INDONESIA: JUST ANOTHER DAY (2006-2008)

The project “Indonesia:Just another Day” aims to report some of the problems afflicting this country in the aftermath of the tsunami tragedy.

December, 26th. 2004: the Indian Ocean Tsunami destroyed the costal area of Banda Aceh. Everything came erased. Indonesia faced an enormous loss of lives and, also, a massive loss of livelihoods with the destruction of thousand and thousand hectares of rice paddies and the main part of fishing industry.

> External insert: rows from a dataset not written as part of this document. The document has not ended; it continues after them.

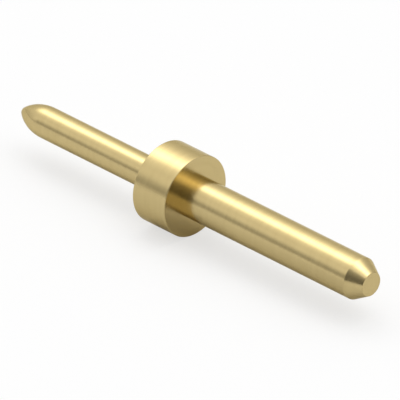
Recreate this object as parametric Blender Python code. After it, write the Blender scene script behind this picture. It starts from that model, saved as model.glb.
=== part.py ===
"""Solder pin: one piece, turned from brass rod and plated with gold.

The pin's axis is X. The collar's seating face, which lies on the board, is the plane X = 0. The
tail that is soldered into the board's hole runs from there towards +X, and the collar and the
plug pin with its bullet nose run towards -X.
"""

import math

import bmesh
import bpy
from mathutils import Matrix, Vector

MM = 0.001

# Plug pin, whose length includes its nose
PLUG_DIAMETER = 0.762 * MM
PLUG_LENGTH = 4.572 * MM
NOSE_RADIUS = 1.22 * MM
TIP_RADIUS = 0.14 * MM

# Collar
COLLAR_DIAMETER = 1.981 * MM
COLLAR_LENGTH = 1.016 * MM
COLLAR_EDGE_RADIUS = 0.015 * MM

# Solder tail, whose length includes its chamfer
TAIL_DIAMETER = 1.016 * MM
TAIL_LENGTH = 5.588 * MM
CHAMFER_LENGTH = 0.381 * MM
CHAMFER_ANGLE = math.radians(30)
TAIL_EDGE_RADIUS = 0.012 * MM

# Fineness of the solid, whose facets stay within about 0.001 mm of the true surface
STEPS_AROUND = 48
NOSE_STEPS = 8
TIP_STEPS = 3
EDGE_STEP_ANGLE = math.radians(45)
SHARP_ANGLE = math.radians(25)
WELD_DISTANCE = 0.0001 * MM

# Gold plating: linear colour, roughness, metallic
GOLD = (0.89, 0.68, 0.31, 1.0)
GOLD_ROUGHNESS = 0.2
GOLD_METALLIC = 1.0


def clear_scene():
    for obj in list(bpy.data.objects):
        bpy.data.objects.remove(obj, do_unlink=True)


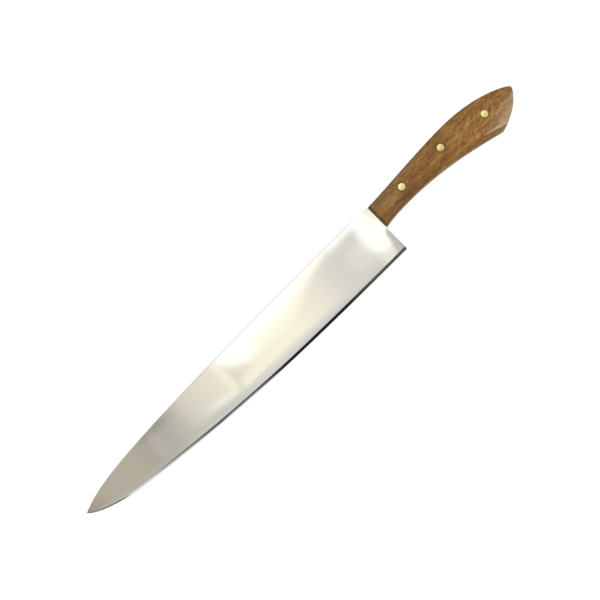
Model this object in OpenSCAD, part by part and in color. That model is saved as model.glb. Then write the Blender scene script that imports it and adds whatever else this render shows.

Province of Riau, Sumatra. Before oil was discovered by the Us companies, Pekanbaru, Duri and Dumai were sleepy little towns. In the last years they became modern cities, and the main oil centres of the whole country. Provincial authorities have long complained that too little of the oil being pumped out of Riau was benefiting its own people, doing little to alleviate the poverty that contributes to the haze problem. Poor farmers, lacking modern machinery, still rely on slash-and-burn techniques to clear new land for farming, devastating entire zones and producing smog and pollution. More, the region was deeply transformed by the wild deforestation and the huge exploitation of the natural resources, necessary for the oil pumping. Oil plants, paper industries and forest fires have increased the pollution to astonishing levels.

Jakarta, our days: the city of the central government, a continuously developing megalopolis with 12 million inhabitants. Futuristic buildings, luxury homes and enormous shopping centres are set next to an increasingly large number of shantytowns where people live in appallingly poor conditions. During the past twelve years the excessive exploitation of the aquifers and uncontrollable property speculation has caused the city to sink by over 100 cm.

East Java, Porong district. Since the end of May, 2006, approximately 100,000 cubic metric tons of boiling mud has been leaking out of a fault, created by perforation wells made by the Lapindo Brantas Company in Porong, regency of Sidoarjo, East Java. The goal of drilling was to find pockets of petroleum and natural gas in zones considered seismically dangerous.

The balance sheet of this disaster becomes increasingly more serious: thousands hectacres of rice fields, 14,000 houses, farms, schools, and mosques have been submerged in mud, 50,000 internally displaced people have lost their property and jobs, about 200 people work each day in the “symbollic” fight against nature, dozens of trucks make about 700 trips a day bringing earth to support the rim of the first surrounding ring, the first barrier against the leaking mud from the fault. It is an aimless fight costing a billion dollars without any result. Fours years on, victims of the mudflow are still in limbo.

Papua: the western part of the worldʼs second largest island, one of the most critical areas of Indonesia, linked to Banda Aceh for the inhabitantʼs desire of being independent and to the Riau Province for the exploitation of the natural resources. Here the central government established the Irian Jaya Province, despite the cultural and ethnic differences with the rest of the population. For years, the president promises special autonomy for Papuan people, but all the guarantees were vain, and the government kept going on buying time and overexploiting the enormous natural resources of the island. Also the rebellious activities of the OBMʼ separatists didnʼt produce any result. The Indonesian Government is well aware of the destructive impact of industrial logging in West Papua.

Even aside from the effects of the tsunami the natural environment also takes a battering. In Pekanbaru and East Java oil extraction causes immense damage to the environment. Seeing that, one almost gets the impression that with the tsunami fickle and feminine Nature wanted to take an anticipated revenge on man and his destructive ability. This story links to the one of Banda Aceh and to the area hit by the tragedy of the tsunami although there seems to be no connection between the two. In fact, in Pekambaru, in East Java and Papua the environmental distruction is the work of man, whereas in Banda Aceh it is the work of nature. However, the area of Aceh has been at war with the Indonesian government for years for reasons that, officially, are explained as a desire for indipendence by the inhabitants of that region but which, in reality, are linked to the sure presence of rich petroleum reservoirs. It almost seems as though nature wanted to anticipate what manʼs actions would perform elsewhere.